The former First Lady said: “Restore, Mary. I do not redecorate. I restore. And it’s Lafayette Square, Mary. Not park”.’
As Meyer was about to leave, she went to shake Jackie’s hand, but instead, Jackie smiled and handed her an empty champagne glass.
‘”Thank you”, Jackie said as if speaking to a servant. Jackie later told a friend: “Oh I cut her dead, all right”.’
But that didn’t stop Jack from keeping Meyer close to him, including for an intimate dinner at the White House after his October 1962 address to the nation about the Cuban missile crisis.
Taraborrelli writes that Meyer’s presence was a ‘mystery’ until an unpublished 1998 interview with Helen Chavchavadze, whom Jack was also having an affair with, emerged.

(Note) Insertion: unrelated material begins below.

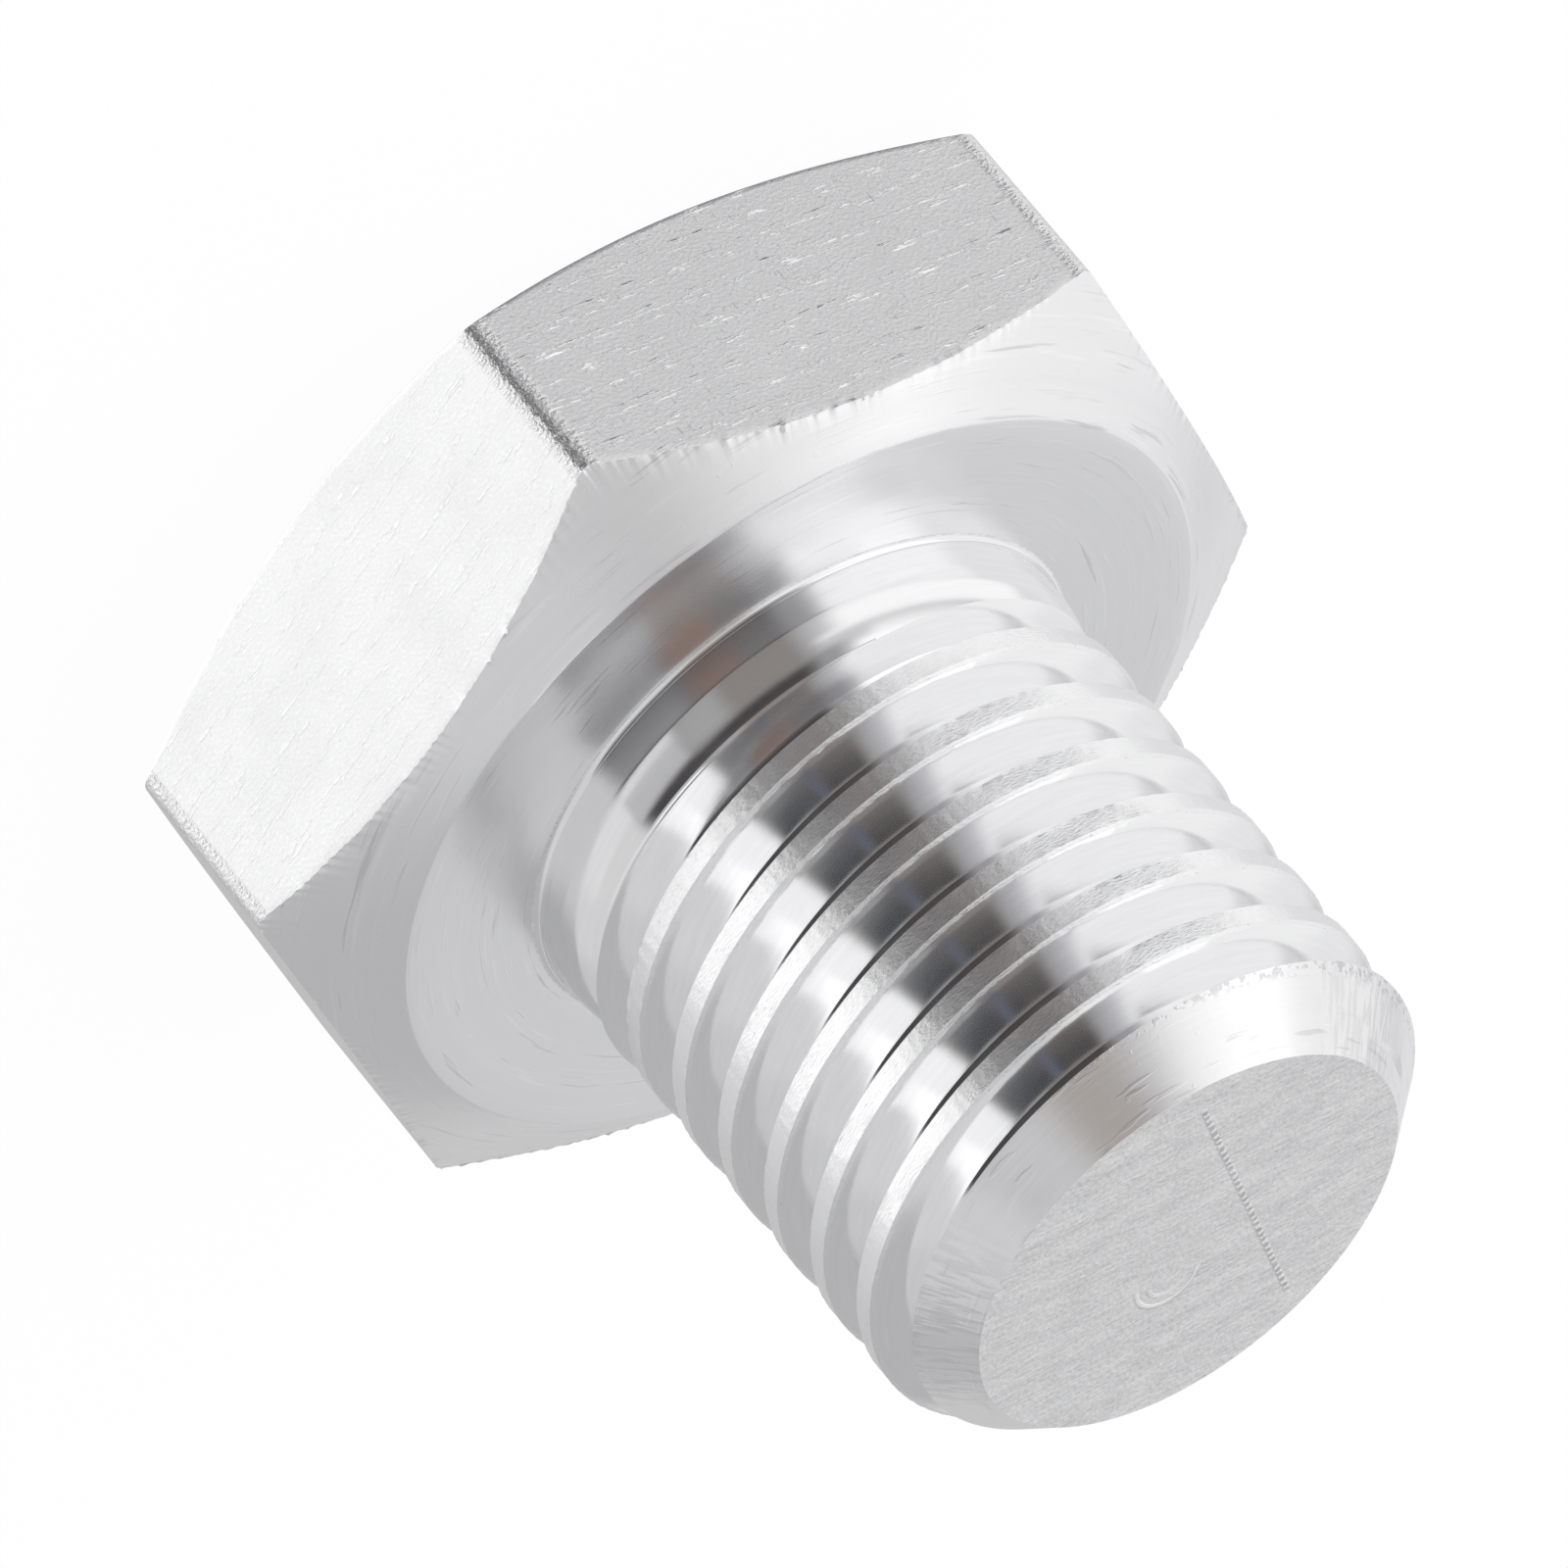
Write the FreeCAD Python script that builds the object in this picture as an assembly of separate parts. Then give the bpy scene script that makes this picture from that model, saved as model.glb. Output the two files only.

The relationship would come to a tragic end when JFK was assassinated in November 2022. Meyer was shot and killed the following year – her murder remains unsolved to this day
Chavchavadze said that Meyer was supposed to come with her date, Bill Walton, but he took her instead.
So Meyer, who was upset at the danger facing the nation, called up Lincoln, who told her she could come.
The account also meant that two of Jack’s lovers were at the White House that night.
According to Taraborrelli, Bobby Kennedy’s wife Ethel gave Jackie a look to say she ‘knew exactly what was going on’.
Jackie was enraged at Meyer’s presence and thought to herself: ‘”Are you kidding me with this goddamn woman?”‘
Some accounts over the years have claimed that Jack was so in love with Meyer he was going to divorce Jackie and make her First Lady if he had a second term.
Fate intervened to put paid to that.
Meyer was shot dead on a towpath in Georgetown, a wealthy area of Washington, in 1964, and the only suspect, a black man seen in the area, was acquitted of her murder, and the killing remains unsolved to this day.
The case attracted a tsunami of press when it became apparent that Meyer was Jack’s lover and added to the many conspiracy theories surrounding his life and death by assassination a year earlier in 1963 in Dallas, Texas.